ANALYSIS – In what appears to be a blunt message to America as we enter the final, most intense phase of our elections, and our allies, China has just fired a DF-31 or DF-41 nuclear-capable intercontinental ballistic missile (ICBM) into the Pacific Ocean.
Both versions are some of China’s most powerful and far-reaching nukes.
While this missile reportedly carried a dummy warhead as its payload, western intelligence believes the three-stage solid-fuel DF-41 can carry a payload of 5,500 lbs. (2 ¾ tons), including up to 10 Multiple Independently-targetable Reentry Vehicles (MIRVs).
The road mobile rocket has a range of 3,400 miles, putting China’s nukes within striking range of Hawaii and the U.S. mainland.
These capabilities allow one missile to strike different targets with essentially ten different warheads halfway across the globe.

The ICBM was launched at 08:44 local time on Wednesday and “fell into expected sea areas”, according to Beijing’s defense ministry, adding that the test launch was “routine” and part of its “annual training.”
However, this tryp of launch is far from routine. The last time the communist nation fired an ICBM into international waters was 1980, almost five decades ago.
China’s nuclear weapon tests usually take place domestically and it previously test-fired ICBMs west into the Taklamakan Desert in the Xinjiang region.
But China’s message is also directed at America’s regional allies which Beijing has been bullying mercilessly.
China launches nuclear-capable missile in first test of its kind for 40 yearshttps://t.co/2t2Hwp6rrt
— The Sun (@TheSun) September 25, 2024
Leif-Eric Easley, an international relations professor at Ewha Women’s University in South Korea, noted that for U.S. allies in Asia, the “provocative test… demonstrates China’s capabilities to fight on multiple fronts simultaneously.”
BBC News reported:
“Timing is everything,” Drew Thompson, a visiting research fellow at the Lee Kuan Yew School of Public Policy in Singapore, wrote on X.
“[China’s] statement claims the launch does not target any country, but there are high-levels of tension between China and Japan, Philippines, and of course perpetual tension with Taiwan.”
While the relationship between Beijing and Washington has improved in the past year, China’s increasing assertiveness in the region remains a sticking point. Tensions have ramped up between China and the Philippines as their ships have repeatedly collided in disputed waters.

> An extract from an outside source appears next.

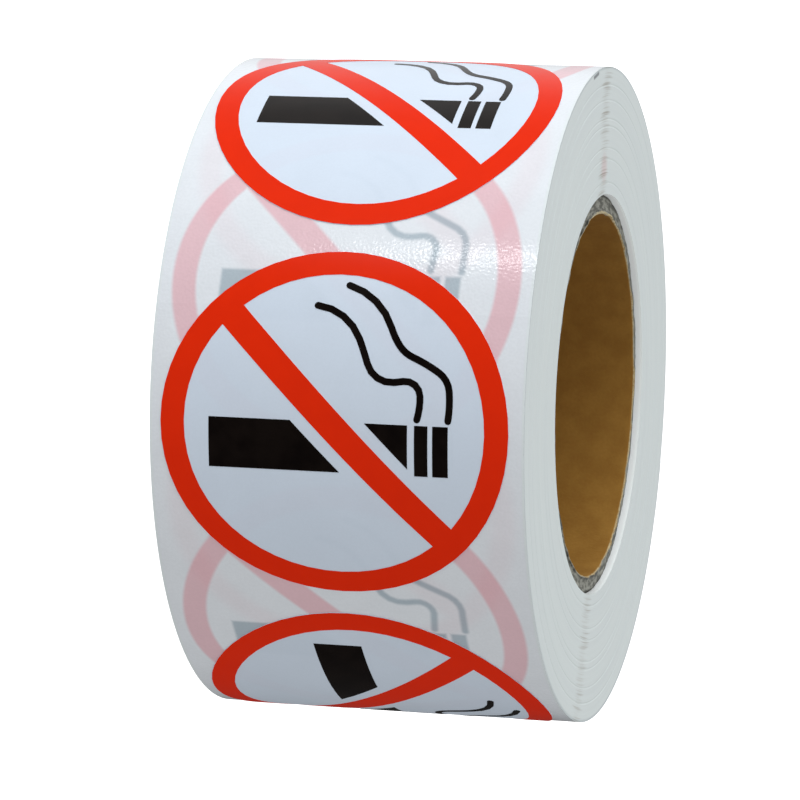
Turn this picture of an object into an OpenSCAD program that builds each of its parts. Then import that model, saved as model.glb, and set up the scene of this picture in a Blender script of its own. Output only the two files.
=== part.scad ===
// Roll of round no-smoking stickers, wound on a cardboard core.
// The roll stands on its end. Its axis is +Z and the origin is the middle of the lower end face.
//
// The strip is wound from the core outwards, and its free end, the tail, lies on the back.
// Angles around the roll are counted from the front (-Y) towards -X, in degrees, which is also the way
// that the strip runs inwards from the tail.
// Artwork is drawn flat, in label coordinates: the first runs along the axis (+Z), the second around the
// roll in the direction of the angles. It is then wrapped on to the outer turn.

/* [Labels] */
// Diameter of a die-cut round label
label_d = 38.1; // [32:0.1:42]
// Bare liner between one label and the next
label_gap = 3.175; // [2:0.005:8]
// Bare liner between a label and the strip's edge
edge_margin = 1.45; // [1:0.05:4]
// How far the row of labels lies off the middle of the strip
label_shift = -0.2; // [-0.6:0.05:0.6]
// Angle of the label that faces the front
front_label_at = -7.5; // [-30:0.5:30]
// Thickness of the white face stock with its adhesive
face_t = 0.07; // [0.05:0.01:0.12]
// Thickness of the printed colour
print_t = 0.03; // [0.02:0.01:0.05]

/* [Roll] */
// Radius of the wound strip at its tail, without the labels on it
roll_r = 36.8; // [32:0.1:46]
// Thickness of the release liner
liner_t = 0.06; // [0.05:0.01:0.1]
// Turns that lie a little deep and show as lines on each end face
line_count = 7; // [4:1:12]
// How far a line may lie off its even place, as a share of the lines' spacing
line_stray = 0.3; // [0:0.05:0.45]
// Width of such a line
line_w = 0.3; // [0.2:0.02:0.5]
// Depth of such a line
line_depth = 0.03; // [0.02:0.01:0.1]

/* [Core] */
// Outer diameter of the cardboard core
core_od = 45; // [40:0.5:50]
// Wall of the core
core_wall = 2.1; // [1.5:0.1:3]
// How far the core's ends lie inside the strip's edges
core_recess = 0.75; // [0.25:0.05:2]
// Bevel of the core's cut edges
core_bevel = 0.3; // [0.1:0.05:0.5]

/* [Pictogram] */
// Label diameter that this artwork is drawn for; it is scaled to the label in use
art_d = 38.1; // [32:0.1:42]
// Width of the red ring
ring_w = 2.6; // [1.5:0.05:4]
// Width of the red slash
slash_w = 3.03; // [2:0.01:4]
// White gap on each side of the slash
slash_gap = 1.37; // [0.8:0.01:2]
// White gap between the ring and the black shape that comes nearest to it
ring_clear = 0.78; // [0.4:0.01:2]
// Left end of the cigarette, left of the label's centre
cig_left = 13.7; // [12:0.1:15]
// Upper edge of the cigarette, above the label's centre
cig_top = 0.65; // [0:0.05:1.5]
// Height of the cigarette
cig_h = 5.4; // [4:0.05:6]
// Right end of the cigarette's paper, right of the label's centre
paper_right = 8.12; // [7:0.01:9]
// White gap between the paper and the ember
ember_gap = 0.76; // [0.4:0.01:1]
// Width of the ember's inner stripe
ember_w = 1.45; // [1:0.05:2]
// White gap between the ember's stripes
stripe_gap = 0.52; // [0.3:0.01:0.8]
// Width of the outer stripe
tip_w = 1.68; // [1:0.01:2]
// Width of the smoke lines
smoke_w = 0.75; // [0.5:0.05:1]

/* [Hidden] */
$fn = 180;

// Labels are counted from the tail inwards, from 0. The third faces the front.
front_label = 2;
// The second was printed a quarter turn off
sideways_label = 1;

label_r = label_d / 2;
label_t = face_t + print_t;
turn_t = liner_t + label_t;
web_w = label_d + 2 * edge_margin;
core_r = core_od / 2;
core_len = web_w - 2 * core_recess;

// Wrapping flat lengths on the outer turn
deg = 180 / PI;
wrap_r = roll_r + label_t / 2;
pitch_deg = (label_d + label_gap) / wrap_r * deg;
half_label_deg = label_r / wrap_r * deg;
// As many labels as the outer turn holds, the last one partly under the tail
label_count = ceil(360 / pitch_deg);
tail_at = label_at(0) - pitch_deg / 2;
label_z = web_w / 2 + label_shift;

// Radial reach of the solids that cut a label's outline out of the skin of the roll
reach = 1;
cut_from = wrap_r * cos(half_label_deg) - reach;
cut_to = wrap_r + reach;

// Artwork, drawn for a label of art_d
art = label_d / art_d;
ring_r = art_d / 2 - ring_w;
slash_half = slash_w / 2;
cig_bottom = cig_top - cig_h;
ember_at = paper_right + ember_gap;
tip_at = ember_at + ember_w + stripe_gap;

// Each smoke line: where it starts, its first heading, and its runs of [length, turn in degrees]
smoke_in_start = [-2.35, 12.95];
smoke_in_heading = -5;
smoke_in_runs = [[6.2, -60], [2.8, -6], [3.75, 78], [1.05, 3], [2.7, -97], [2.5, -19]];
smoke_out_start = [0.87, 15.28];
smoke_out_heading = -15;
smoke_out_runs = [[7, -53], [2.1, 15], [1.9, 31], [3.3, -11], [2.35, -51], [3.1, -14]];

// Points on the round outlines and curves
disc_n = 60;
moon_n = 26;
chord_n = 6;
run_n = 4;
cap_n = 5;

// Seed of the lines' uneven places
line_seed = 5;

function label_at(i) = front_label_at + (i - front_label) * pitch_deg;

// How far a label reaches from the tail, and whether it goes under it
function label_end(i) = pitch_deg * (i + 0.5) + half_label_deg;
function tucked(i) = label_end(i) > 360;

function art_turn(i) = i == sideways_label ? -90 : 0;

function spin(pts, turn) = [for (p = pts)
    [p[0] * cos(turn) - p[1] * sin(turn), p[0] * sin(turn) + p[1] * cos(turn)]];

// Flat label coordinates as seen from outside the roll, shortened as the surface curves away
function wrap(pts) = [for (p = pts) [-wrap_r * sin(p[1] / wrap_r * deg), p[0]]];

function disc_pts(r) = [for (i = [0:disc_n - 1]) [r * cos(360 * i / disc_n), r * sin(360 * i / disc_n)]];

// The part of a disc of radius r that lies beyond a straight edge at the distance off
function moon_pts(r, off) = let (half = acos(off / r)) concat(
    [for (i = [0:moon_n]) let (t = half * (2 * i / moon_n - 1)) [r * cos(t), r * sin(t)]],
    [for (i = [1:chord_n - 1]) [off, r * sin(half) * (1 - 2 * i / chord_n)]]);

function box_pts(left, right, bottom, top) = [[left, bottom], [right, bottom], [right, top], [left, top]];

// The middle of a line that starts at a point with a heading and follows runs, as [x, y, heading]
function small_steps(runs) = [for (run = runs, k = [1:run_n]) run / run_n];
function step_from(p, h, step) = p + step[0] * [cos(h + step[1] / 2), sin(h + step[1] / 2)];
function trail(start, heading, steps) = [
    for (i = 0, p = start, h = heading;
         i <= len(steps);
         p = i < len(steps) ? step_from(p, h, steps[i]) : p,
         h = i < len(steps) ? h + steps[i][1] : h,
         i = i + 1)
        [p[0], p[1], h]];

// The outline of a line of width w with round ends
function beside(q, off) = [q[0] - off * sin(q[2]), q[1] + off * cos(q[2])];
function around(q, r, t) = [q[0] + r * cos(q[2] + t), q[1] + r * sin(q[2] + t)];
function stroke_pts(line, w) = let (first = line[0], last = line[len(line) - 1]) concat(
    [for (q = line) beside(q, w / 2)],
    [for (k = [1:cap_n - 1]) around(last, w / 2, 90 - 180 * k / cap_n)],
    [for (i = [len(line) - 1:-1:0]) beside(line[i], -w / 2)],
    [for (k = [1:cap_n - 1]) around(first, w / 2, 270 - 180 * k / cap_n)]);

smoke_in_pts = stroke_pts(trail(smoke_in_start, smoke_in_heading, small_steps(smoke_in_runs)), smoke_w);
smoke_out_pts = stroke_pts(trail(smoke_out_start, smoke_out_heading, small_steps(smoke_out_runs)), smoke_w);

// The black shapes are fitted inside the ring, with its clearance at the point that reaches furthest
outer_pts = concat([[-cig_left, cig_bottom], [tip_at + tip_w, cig_bottom]], smoke_in_pts, smoke_out_pts);
black_fit = (ring_r - ring_clear) / max([for (p = outer_pts) norm(p)]);

// Where the slash's white edges cross the label's middle line
slash_clear = (slash_half + slash_gap) * sqrt(2) / black_fit;

// The cigarette's paper on both sides of the slash
paper_left_pts = [[-cig_left, cig_bottom], [-slash_clear - cig_bottom, cig_bottom],
                  [-slash_clear - cig_top, cig_top], [-cig_left, cig_top]];
paper_right_pts = [[paper_right, slash_clear - paper_right], [paper_right, cig_top],
                   [slash_clear - cig_top, cig_top]];
ember_pts = box_pts(ember_at, ember_at + ember_w, cig_bottom, cig_top);
tip_pts = box_pts(tip_at, tip_at + tip_w, cig_bottom, cig_top);

black_shapes = [paper_left_pts, paper_right_pts, ember_pts, tip_pts, smoke_in_pts, smoke_out_pts];

// Half a disc, on the side of the tail's line where the strip's last half turn lies, or on the other
module half_disc(r, last_half) intersection() {
    circle(r);
    translate([-r - reach, last_half ? -r - reach : 0]) square([2 * (r + reach), r + reach]);
}

// Cross-section of the wound strip. Half a turn in from the tail its centre moves by half a turn's
// thickness, so the outline is a smooth spiral with one step, at the tail. last_r is the radius of the
// last half turn: roll_r, or a turn's thickness less for the layer that lies under the tail.
module wound_outline(last_r, grow) rotate([0, 0, -90 - tail_at]) {
    half_disc(last_r + grow, true);
    translate([-turn_t / 2, 0]) half_disc(roll_r - turn_t / 2 + grow, false);
}

// The thin layer between two heights over the liner, where label i lies
module skin(i, low, high) linear_extrude(web_w) difference() {
    wound_outline(tucked(i) ? roll_r - turn_t : roll_r, high);
    wound_outline(tucked(i) ? roll_r - turn_t : roll_r, low);
}

// Carries a flat shape to label i's place and cuts it out of the layer there
module laid_on(i, low, high) intersection() {
    rotate([0, 0, -label_at(i)]) translate([0, 0, label_z]) rotate([90, 0, 0])
        translate([0, 0, cut_from]) linear_extrude(cut_to - cut_from) children();
    skin(i, low, high);
}

module label(i) color("#eef1f6") laid_on(i, 0, face_t) polygon(wrap(disc_pts(label_r)));

// The space that a label and its print need under the tail
module label_pocket(i) laid_on(i, 0, label_t) polygon(wrap(disc_pts(label_r)));

module red_shape(turn) difference() {
    polygon(wrap(disc_pts(label_r)));
    for (side = [45, 225]) polygon(wrap(spin(moon_pts(ring_r, slash_half) * art, side + turn)));
}

module black_shape(turn) for (pts = black_shapes) polygon(wrap(spin(pts * black_fit * art, turn)));

module red_print() color("#d22a0c") for (i = [0:label_count - 1])
    laid_on(i, face_t, label_t) red_shape(art_turn(i));

module black_print() color("#15120f") for (i = [0:label_count - 1])
    laid_on(i, face_t, label_t) black_shape(art_turn(i));

// Radii of the lines on the end faces: spaced unevenly, as turns shift in winding
line_space = (roll_r - turn_t - core_r) / (line_count + 1);
line_off = rands(-line_stray, line_stray, line_count, line_seed);
function line_at(k) = core_r + line_space * (k + line_off[k - 1]);

// The lines on the end face at the height z, cut inwards from it. side is 1 for the upper face.
module end_lines(z, side) rotate_extrude() for (k = [1:line_count]) translate([line_at(k), z])
    polygon([[0, -side * line_depth], [line_w, side * line_depth], [-line_w, side * line_depth]]);

module web() color("#dfe6ea") difference() {
    linear_extrude(web_w) difference() {
        wound_outline(roll_r, 0);
        circle(core_r);
    }
    end_lines(web_w, 1);
    end_lines(0, -1);
    for (i = [0:label_count - 1]) if (tucked(i)) label_pocket(i);
}

module core() color("#8a6538") translate([0, 0, core_recess]) rotate_extrude() polygon([
    [core_r - core_wall, core_bevel], [core_r - core_wall + core_bevel, 0],
    [core_r - core_bevel, 0], [core_r, core_bevel],
    [core_r, core_len - core_bevel], [core_r - core_bevel, core_len],
    [core_r - core_wall + core_bevel, core_len], [core_r - core_wall, core_len - core_bevel]]);

core();
web();
for (i = [0:label_count - 1]) label(i);
red_print();
black_print();
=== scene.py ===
# %% [markdown]
# A roll of round no-smoking stickers, wound on a cardboard core and standing on its end.
#
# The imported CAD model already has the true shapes: the core, the wound strip, six die-cut labels on the
# outer turn and their printed colour. This lesson gives them their looks. Lengths are in metres, and a
# number in millimetres is multiplied by MM. The roll's axis is +Z and its front faces -Y.

# %% Load the frame and keep its box
import math

import bpy
from mathutils import Matrix, Vector
from mathutils.noise import noise as soft_random


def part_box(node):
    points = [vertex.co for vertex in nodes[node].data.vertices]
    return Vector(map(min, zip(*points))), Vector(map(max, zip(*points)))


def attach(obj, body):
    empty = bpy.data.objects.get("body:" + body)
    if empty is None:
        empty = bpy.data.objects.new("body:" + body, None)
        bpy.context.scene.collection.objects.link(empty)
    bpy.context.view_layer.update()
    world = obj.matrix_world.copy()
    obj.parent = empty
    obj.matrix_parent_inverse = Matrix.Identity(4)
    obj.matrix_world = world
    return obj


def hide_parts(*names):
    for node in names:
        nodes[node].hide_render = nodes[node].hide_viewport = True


MM = 0.001

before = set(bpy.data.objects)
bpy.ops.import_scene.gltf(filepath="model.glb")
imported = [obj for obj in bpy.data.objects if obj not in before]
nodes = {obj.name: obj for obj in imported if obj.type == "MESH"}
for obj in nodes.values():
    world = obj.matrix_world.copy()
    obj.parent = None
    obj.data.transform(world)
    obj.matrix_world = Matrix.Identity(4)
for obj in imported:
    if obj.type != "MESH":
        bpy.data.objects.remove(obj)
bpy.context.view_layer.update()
print("nodes:", ", ".join(sorted(nodes)))

# %% [markdown]
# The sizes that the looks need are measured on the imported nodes, so that they follow the model when it
# changes. The sizes of the artwork can't be measured that way, and they repeat the part's own values.

# %% Sizes
web_low, web_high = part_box("web")
core_low, core_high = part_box("core")
ROLL_R = web_high.x
WEB_W = web_high.z
CORE_R = core_high.x
CORE_WALL = 2.1 * MM
label_low, label_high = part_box("label_3")
LABEL_Z = (label_low.z + label_high.z) / 2
LABEL_R = (label_high.z - label_low.z) / 2
print(f"roll {2 * ROLL_R / MM:.1f} mm across and {WEB_W / MM:.1f} mm high, core {2 * CORE_R / MM:.1f} mm")

# %% [markdown]
# The photograph was taken from a little in front of the roll's open end, through a long lens. Here the
# roll stands on its end, so the camera is turned a quarter: the picture's right is the roll's +Z. The
# place, the aim and the lens were found by fitting the outlines of the labels and of the roll.

# %% Camera
CAMERA_AT = Vector((0, -467.4, 142.4)) * MM
CAMERA_AIM = Vector((1.66, 0, 17.76)) * MM
CAMERA_LENS = 191.4
CAMERA_ROLL = math.radians(2.6)
PICTURE_UP = Vector((-1, 0, 0))


def aim(place, target, up, roll=0):
    """The matrix of a camera or light at a place that looks at a target, with a side that points up."""
    forward = (target - place).normalized()
    right = forward.cross(up).normalized()
    turn = Matrix((right, right.cross(forward), -forward)).transposed()
    return Matrix.Translation(place) @ (turn @ Matrix.Rotation(roll, 3, "Z")).to_4x4()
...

Last month, Japan scrambled fighter jets after it accused a Chinese spy plane of breaching its air space, a move that it called “utterly unacceptable.”

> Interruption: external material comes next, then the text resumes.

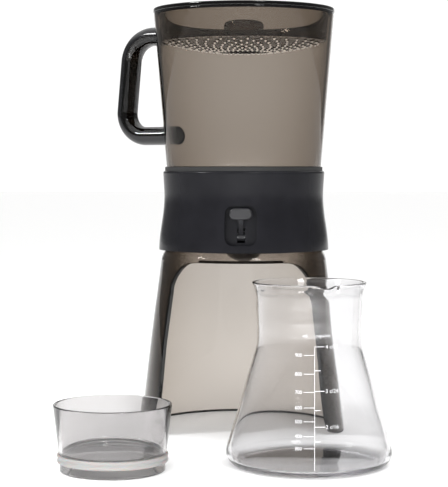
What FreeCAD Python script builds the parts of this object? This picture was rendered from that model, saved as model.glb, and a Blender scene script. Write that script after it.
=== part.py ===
import FreeCAD, Part
import os, math

os.makedirs("parts", exist_ok=True)
V = FreeCAD.Vector

# ---------------------------------------------------------------- driving dimensions (mm)
TOTAL_H = 375.0            # floor to the top of the distributor rim
# stand: outer radius against height, front arch half width against height
STAND_R = [(92.4, 1.5), (89.0, 33.0), (85.6, 62.0), (80.9, 100.0), (76.4, 132.0), (73.0, 158.5), (72.4, 163.5)]
STAND_WALL = 3.2
STAND_TOP = 163.5
FLANGE_IN = 63.0           # inner radius of the ring on top of the stand
FOOT_T = 1.5               # thickness of the non-slip strip
ARCH = [(84.0, -3.0), (80.0, 1.0), (76.2, 3.5), (74.0, 8.5), (72.3, 15.0), (68.9, 40.0), (66.9, 63.0),
        (65.3, 80.0), (62.6, 101.0), (59.7, 123.0)]
ARCH_CORNER = [(59.7, 123.0), (58.6, 131.0), (55.0, 139.5), (47.5, 148.5), (42.0, 151.2), (35.0, 152.0)]
# collar: outer radius against height
COLLAR_R = [(76.0, 161.0), (75.5, 170.0), (74.5, 178.5), (73.2, 187.0), (71.8, 198.0), (71.2, 209.0), (71.7, 220.0), (72.2, 228.6)]
COLLAR_WALL = 2.6
COLLAR_TOP = 231.0
# brewing container
CONT_R0, CONT_Z0, CONT_SLOPE = 69.2, 235.0, 0.0815
CONT_RIM = 371.5
CONT_WALL = 3.0
FLOOR_LO, FLOOR_HI = 211.0, 216.0
# distributor tray that sits in the container's mouth
RAIN_FL_R, RAIN_FL_T = 80.9, 3.5
RAIN_WALL = 2.5
KNOB_R, KNOB_TOP = 18.0, 370.5
RAIN_HOLE_R = 1.15
RAIN_RINGS = [66.5, 54.5, 42.5, 30.5]
RAIN_HOLES = 18
# handle: path in its own upright plane (distance from the axis, height)
HANDLE_TURN = 153.0        # plan angle of the handle's plane, from +X
HANDLE_PATH = [(66.0, 354.5), (117.5, 354.5), (126.5, 263.0), (60.0, 263.0)]
HANDLE_FILLETS = (25.0, 21.0)
HANDLE_A, HANDLE_B = 8.5, 11.5
# switch
SW_Y, SW_Z = -58.5, 174.0
HUB_R = 3.2
HEAD_W, HEAD_H, HEAD_T = 19.4, 10.0, 5.2
HEAD_Y, HEAD_Z = -71.4, 194.4
# recess
REC_W, REC_Z0, REC_Z1, REC_R = 27.5, 167.3, 201.2, 7.0
REC_WALL = 1.8
REC_BACK = -60.5
# rocker
RK_Y, RK_Z = 40.0, 177.0
# valve
ROD_R = 2.5
# screws
SCREW_C, SCREW_N = 52.0, 4
# carafe and stopper places on the counter
CAR_X, CAR_Y = 58.0, -174.0
CUP_X, CUP_Y = -94.0, -205.0
CAR_WALL = 1.9
CAR_R = [(56.0, 0.0), (61.5, 2.2), (65.0, 7.0), (65.6, 11.0), (62.6, 22.6), (56.8, 41.1), (50.4, 64.3), (44.6, 84.0),
         (41.9, 93.5), (41.0, 103.0), (41.6, 122.0), (42.3, 136.5), (44.9, 143.6)]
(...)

It is also telling that Beijing did this just as the United Nations General Assembly was meeting in New York.
The missile’s flight path remained unclear, but Chinese state media said Beijing had “informed the countries concerned in advance.”

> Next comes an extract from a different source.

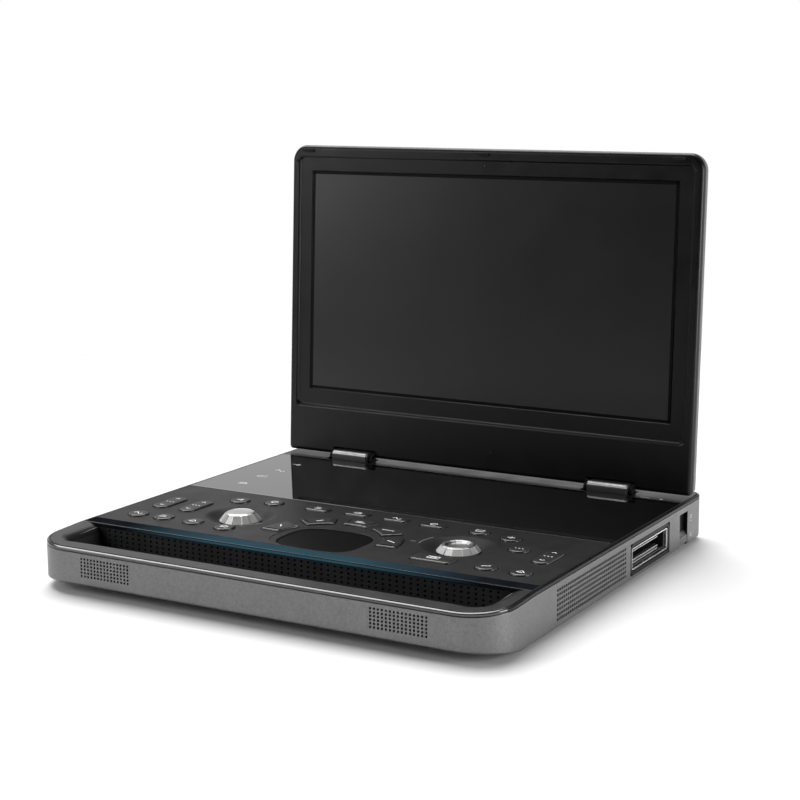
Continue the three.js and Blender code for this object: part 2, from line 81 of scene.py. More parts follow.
CASE_LOW, CASE_HIGH = deck_box("bottom_case")
HALF_W = CASE_HIGH.x
DEPTH = CASE_HIGH.y
BOTTOM = CASE_LOW.z
STRIP_LOW = deck_box("light_strip")[0]
GRILLE_HIGH = deck_box("handle_grille")[1]
SOCKET_LOW, SOCKET_HIGH = deck_box("probe_socket")
SLIDER_LOW, SLIDER_HIGH = deck_box("lock_slider")
PORTS_LOW, PORTS_HIGH = deck_box("port_block")
BATTERY_LOW, BATTERY_HIGH = deck_box("battery_cover")
HINGE_BARRELS = ("hinge_barrel_left", "hinge_barrel_right")
PAD = middle("trackpad")

# ---- Dimensions of the looks -------------------------------------------------------------------
WALL = 2.6
CORNER_FRONT = 32.0
CORNER_REAR = 14.0
PALM_SLOPE = 0.04            # fall of the palm bar towards the front
SLOT_REAR = 58.3
SLOT_HALF = 174.5
SLOT_FRONT = 14.0
SLOT_CORNER = 13.0
SLOT_FLOOR = -28.5
GRILLE_FRONT = 58.6
RECESS_TOP = -7.8            # the lock slider's recess in the right wall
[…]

But Japan said it had not received a warning and expressed strong concerns, along with Australia and New Zealand.
Analysts say the rocket was likely launched from Hainan island off of China’s southern coast and splashed into the ocean near French Polynesia.
China is on a tear building up its long-range nuclear capabilities. Its crash program reportedly intends to double, if not triple its nuke arsenal by 2030, nearing parity with the United States. Beijing is reminding everyone that the global power dynamics are shifting rapidly.
And by everyone, I clearly mean the China-compromised team of Kamala Harris and Tim Walz.